→ **RECORDS FOR THE EXERCISE**:
------------------------------------

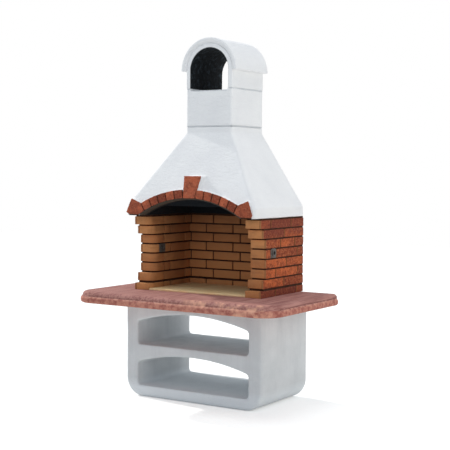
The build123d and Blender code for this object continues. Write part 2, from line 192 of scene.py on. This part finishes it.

------------------------------------

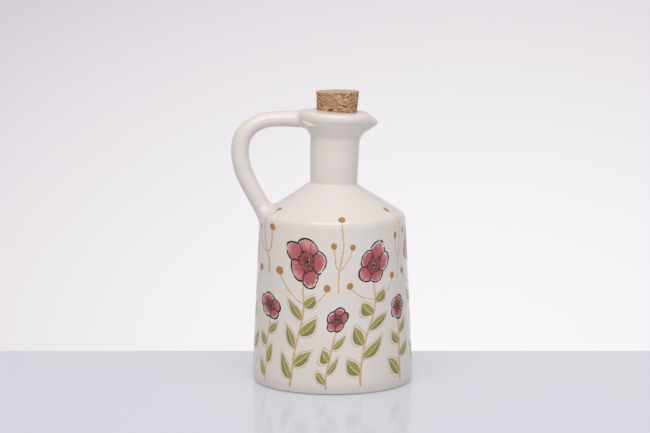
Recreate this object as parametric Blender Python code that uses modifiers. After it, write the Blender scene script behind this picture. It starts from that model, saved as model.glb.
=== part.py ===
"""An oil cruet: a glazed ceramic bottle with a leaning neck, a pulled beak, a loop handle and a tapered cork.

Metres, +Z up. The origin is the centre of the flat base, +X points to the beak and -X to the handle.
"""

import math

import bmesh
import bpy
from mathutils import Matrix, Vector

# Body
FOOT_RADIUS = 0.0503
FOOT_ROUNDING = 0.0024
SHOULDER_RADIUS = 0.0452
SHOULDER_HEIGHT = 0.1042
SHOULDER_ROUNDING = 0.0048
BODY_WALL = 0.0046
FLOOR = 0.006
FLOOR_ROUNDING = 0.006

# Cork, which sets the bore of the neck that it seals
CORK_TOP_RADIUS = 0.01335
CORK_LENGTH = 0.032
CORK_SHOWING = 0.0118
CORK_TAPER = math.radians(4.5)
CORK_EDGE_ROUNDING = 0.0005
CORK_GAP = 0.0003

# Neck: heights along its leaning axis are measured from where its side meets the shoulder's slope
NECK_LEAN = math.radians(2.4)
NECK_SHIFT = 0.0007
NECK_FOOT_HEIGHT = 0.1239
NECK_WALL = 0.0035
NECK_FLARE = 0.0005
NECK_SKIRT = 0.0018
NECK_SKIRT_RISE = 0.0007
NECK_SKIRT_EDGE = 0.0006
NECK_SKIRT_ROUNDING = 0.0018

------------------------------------

→ **TO DO**: Show all lines above holding "that".

→ **COMPLETED TASK**:
Recreate this object as parametric Blender Python code that uses modifiers. After it, write the Blender scene script behind this picture. It starts from that model, saved as model.glb.
# Cork, which sets the bore of the neck that it seals